Jakarta, Gatra.com - Rencana pemerintah yang tertuang dalam RUU Ketentuan Umum dan Tata Cara Perpajakan (KUP) untuk menaikkan Pajak Pertambahan Nilai (PPN) dari 10 persen menjadi 12 persen, serta perluasan pengenaan PPN untuk sembako, jasa sekolah, jasa penyiaran yang tidak bersifat iklan, jasa tenaga kerja dan beberapa bentuk jasa lainnya, mendapat penentangan dari banyak pihak.
Anggota Badan Anggaran DPR RI, Sukamta menyebut usulan tersebut sebagai rencana ngawur yang bisa berdampak berat terhadap rakyat kecil. “Saat ini masyarakat kecil sangat terdampak oleh pandemi, mestinya pikiran pemerintah itu [berpikir] bagaimana memberikan subsidi sembako supaya harganya stabil dan terjangkau, bukan malah akan dipajaki,” ujar Sukamta dalam keterangannya kepada Gatra.com belum lama ini.
Sukamta menuturkan bagi rakyat kecil, sembako adalah kebutuhan pokok penyambung hidup, bukan barang mewah atau ekslusif. “Jika pajak dikenakan pada sembako, harga-harga akan naik dan memicu inflasi, ini juga bisa memunculkan kelangkaan barang. Rakyat kecil akan makin tak berdaya. Jika ini yang terjadi, maka pemerintah gagal melindungi hajat hidup orang banyak sebagaimana diamanahkan konstitusi,” tegasnya.
Wakil Ketua Fraksi PKS itu menduga rencana pemerintah memperluas cakupan pajak ini, lantaran ingin mendongkrak pendapatan negara yang mengalami penurunan tajam saat pandemi Covid-19. Tetapi menurutnya, jika cara menaikkan pendapatan dengan membebani pajak sembako hingga jasa sekolah, ini menunjukkan kreativitas pemerintah yang tumpul.
“Pemerintah semestinya meningkatkan kinerja ekspor. Pemerintah juga bisa menambah pajak pada barang-barang yang bisa mencemari lingkungan dan mengganggu kesehatan seperti rokok, plastik, makanan berbasis soda dan gula/ manisan. Jadi tolong lebih kreatif, jangan malah bebani rakyat kecil,” ungkapnya.
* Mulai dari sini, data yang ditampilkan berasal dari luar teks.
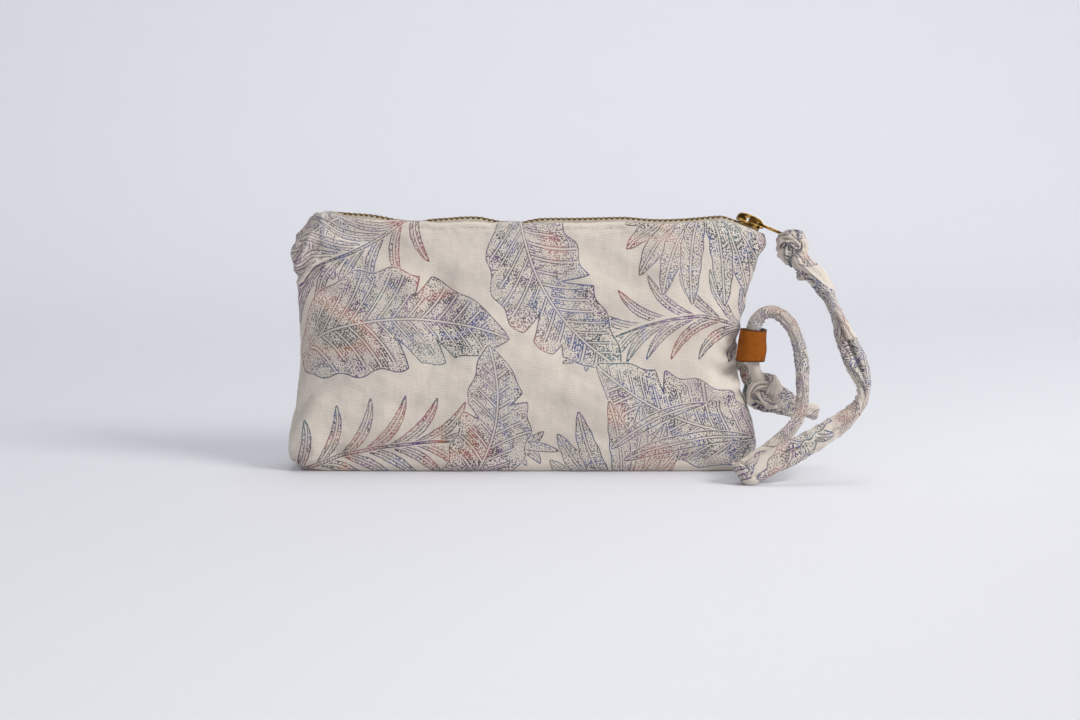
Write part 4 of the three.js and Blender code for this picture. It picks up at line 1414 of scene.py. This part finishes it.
FAN_ROUTE = [
    (0.1262, -0.0132, 0.1035), (0.1284, -0.0145, 0.1005), (0.1302, -0.0155, 0.097),
    (0.1312, -0.0162, 0.0935), (0.1316, -0.0166, 0.0915),
]
PULL_KNOT = (0.1258, -0.0075, 0.1070)
SIDE_KNOT = (0.1136, -0.0065, 0.037)
BEAD = (0.1068, -0.012, 0.0604)
# Shares of the front strap's length where one stretch ends and the next begins.
UPPER_END = 0.34
MIDDLE_END = 0.67


def strap_relief(along, turn, seed, pleats=4, rough=1.0):
    """How far a rolled and twisted strip of cloth stands off its even tube, in millimetres."""
    random = np.random.default_rng(seed)
    # The free edge of the rolled strip, and the step down from it
    edge = np.mod(turn - 0.6 - 0.25 * np.sin(along * 0.13), 2 * math.pi)
    relief = 0.7 * np.exp(-edge / 0.8) - 0.6 * np.exp(-0.5 * ((2 * math.pi - edge) / 0.14) ** 2)
    # Pleats along the strip, each a groove between two low ridges that comes and goes
    for _ in range(pleats):
        place = random.uniform(0, 2 * math.pi)
        pitch = random.uniform(14, 30)
        start = random.uniform(0, pitch)
        wander = 0.35 * np.sin(along / pitch * 3 + start)
        aside = np.mod(turn - place - wander + math.pi, 2 * math.pi) - math.pi
        shows = 0.35 + 0.65 * smoothstep(-0.4, 0.7, np.sin(2 * math.pi * (along + start) / pitch))
        relief = relief - 0.55 * shows * np.exp(-0.5 * (aside / 0.12) ** 2)
        relief = relief + 0.25 * shows * np.exp(-0.5 * ((np.abs(aside) - 0.35) / 0.16) ** 2)
    relief = relief + 0.34 * waves(along, turn * 3.2, 7.5, seed)
    relief = relief + 0.16 * waves(along, turn * 3.2, 3.2, seed + 1)
    return relief * rough


def bend_wrinkles(centre, along, turn, sideways, toward):
    """Small ripples across the inside of each bend, in millimetres."""
    tangent = unit(np.gradient(centre, axis=0))
    curve = np.gradient(tangent, axis=0) / np.gradient(along)[:, None]
    sharp = np.clip(np.linalg.norm(curve, axis=1) * 12, 0, 1)
    inner = np.arctan2(np.sum(curve * toward, axis=1), np.sum(curve * sideways, axis=1))
    facing = np.clip(np.cos(turn[None] - inner[:, None]), 0, 1)
    ripple = np.sin(2 * math.pi * along / 2.7 + 1.5 * np.sin(along * 0.6))
    return 0.5 * (sharp * ripple)[:, None] * facing


def squarer(value, power):
    """A share from -1 to 1 pushed outwards, which makes a round section squarer."""
    return np.sign(value) * np.abs(value) ** power


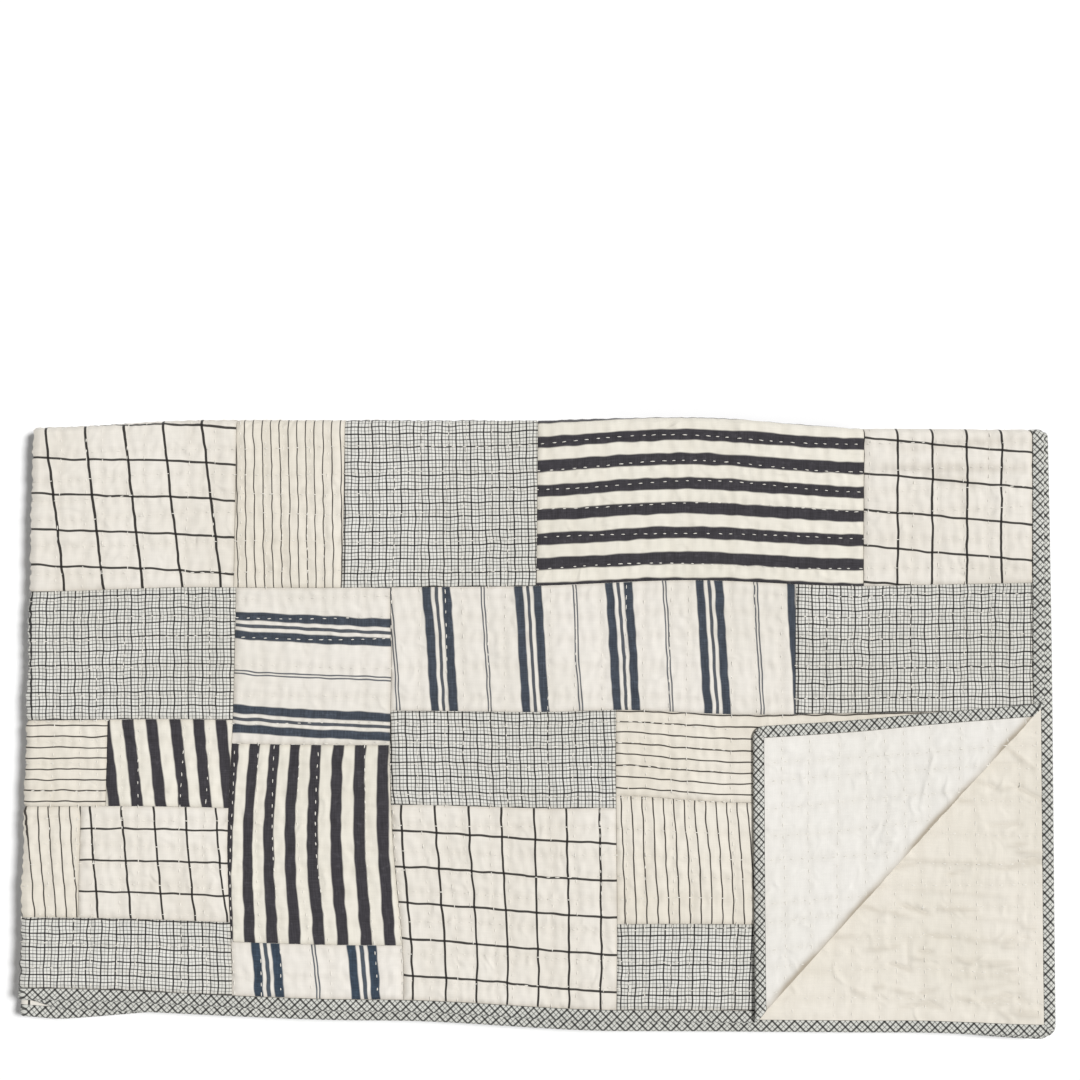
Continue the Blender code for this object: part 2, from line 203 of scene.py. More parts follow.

Sukamta menyatakan, sikap fraksinya jelas yakni menolak rencana pengenaan pajak terhadap sembako, jasa sekolah dan semua hal yang berdampak membebani rakyat kecil. “Selama ini rakyat kecil sudah dapat banyak beban, ada pajak penerangan jalan, pajak kendaraan bermotor, dan lain-lain. Kebijakan yang selama ini berlaku dengan tidak ada PPN untuk sembako semestinya tidak perlu diubah,” pungkasnya.
Sebelumnya Menteri Keuangan, Sri Mulyani Indrawati mengungkap keherannya akan bocornya dokumen pemerintah soal rencana pengenaan tarif PPN pada sembako ke publik dan media massa. Bocornya dokumen tersebut menimbulkan kegelisahan tersendiri karena DPR sendiri belum menerima draft resmi dokumen PPN atau draft RUU KUP.
“Oleh karena itu, situasinya jadi agak kikuk karena ternyata kemudian dokumennya keluar, sehingga kami tidak dalam posisi untuk bisa menjelaskan keseluruhan arsitektur dari perpajakan kita yang keluar sepotong-sepotong,” kata Sri Mulyani dalam Rapat Kerja dengan Komisi XI DPR RI, pada Kamis, 10 Juni 2021.
Di hadapan DPR, mantan Direktur Pelaksana Bank Dunia itu menegaskan, segala kebijakan yang akan diambil termasuk pajak sembako tetap akan mempertimbangkan pemulihan ekonomi. “(Isu PPN sembako) di-blow up seolah-olah menjadi sesuatu yang bahkan tidak mempertimbangkan situasi hari ini. Padahal hari ini fokus kita untuk memulihkan ekonomi, jadi kita betul-betul menggunakan semua instrumen kita,” ujarnya.